Reproducibility: Yes

Additional Feedback: Does the OLE type loss have the same property as theorem 1. What is the connection between rank, nuclear norm and logdet? A theoretical analysis is highly appreciated.

Review 2

Summary and Contributions: The paper proposes a representation learning method based on the principle of maximum coding rate reduction. The objective has the effect of encouraging the rank of the covariance matrix of the learned representations to be large, while simultaneously encouraging the ranks of the covariances for each individual class to be small. Theoretical properties of minimizers of the proposed objective are derived. Experiments on image datasets demonstrate improved robustness to random label corruptions vs. standard cross-entropy training, and that representations trained in an unsupervised manner possess cluster structure corresponding to ground-truth labels.

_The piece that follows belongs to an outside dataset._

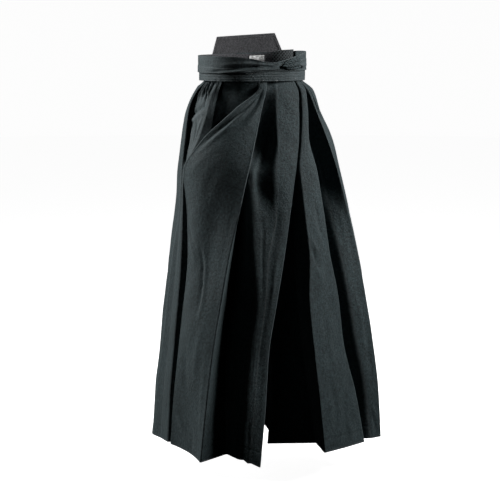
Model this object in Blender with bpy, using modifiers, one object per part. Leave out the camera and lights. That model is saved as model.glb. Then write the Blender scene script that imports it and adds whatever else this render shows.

Strengths: 1. The paper proposes an intuitively reasonable learning objective for representation learning. This work is relevant to the NeurIPS community given its longstanding interest in supervised and unsupervised representation learning using deep neural networks. 2. Some relevant properties of optimal solutions to the MCR^2 objective are shown theoretically. 3. The empirical results for the method are encouraging. In particular, it is notable that the MCR^2 objective gives additional robustness to random label corruptions without explicitly accounting for label noise in the objective. 4. A range of helpful ablation results are provided in the appendix.

Weaknesses: 1. In Section 2, the authors seek to contrast the MCR^2 objective against mutual information-based approaches like information bottleneck. My impression is that there is a close relationship between these methods that warrants further discussion in the text. After all, the MCR^2 objective admits the following interpretation: first fit Gaussian distributions to the z-vectors with Tikhonov regularization on the covariance matrices to account for possible degeneracy (i.e., the \eps parameter in the text), then compute the mutual information with class labels using the differential entropy of these (regularized) Gaussians. 2. The label noise robustness experiments can be improved by further comparing against other methods like iterative trimmed loss minimization [1]. 3. Some of the claims in the text are non-obvious and should be made with appropriate citations. For example, in L48 -- it is stated that the IB objective results in sacrificing "generalizability, robustness, or transferability". Such a statement does not appear to me to be obviously true. 4. The overall clarity of the presentation should be improved (see below). [1] Shen & Sanghavi. Learning with bad training data via iterative trimmed loss minimization. ICML 2019.

Correctness: The claims and method appear to be correct, although I did not check the proofs in detail.

Clarity: I found the ideas in the paper to be interesting, but the presentation was hindered by the inclusion of vague, hand-wavy prose. For example, the introduction states that the paper aims to learn "explicitly meaningful" representations for the data -- it is not clear what "meaningful" entails, or indeed how the learning objective described in the sequel relates to this stated goal. Additionally, there is an overabundance of parenthetical information and discussion in the form of footnotes. I found that this detracted from the flow of the narrative.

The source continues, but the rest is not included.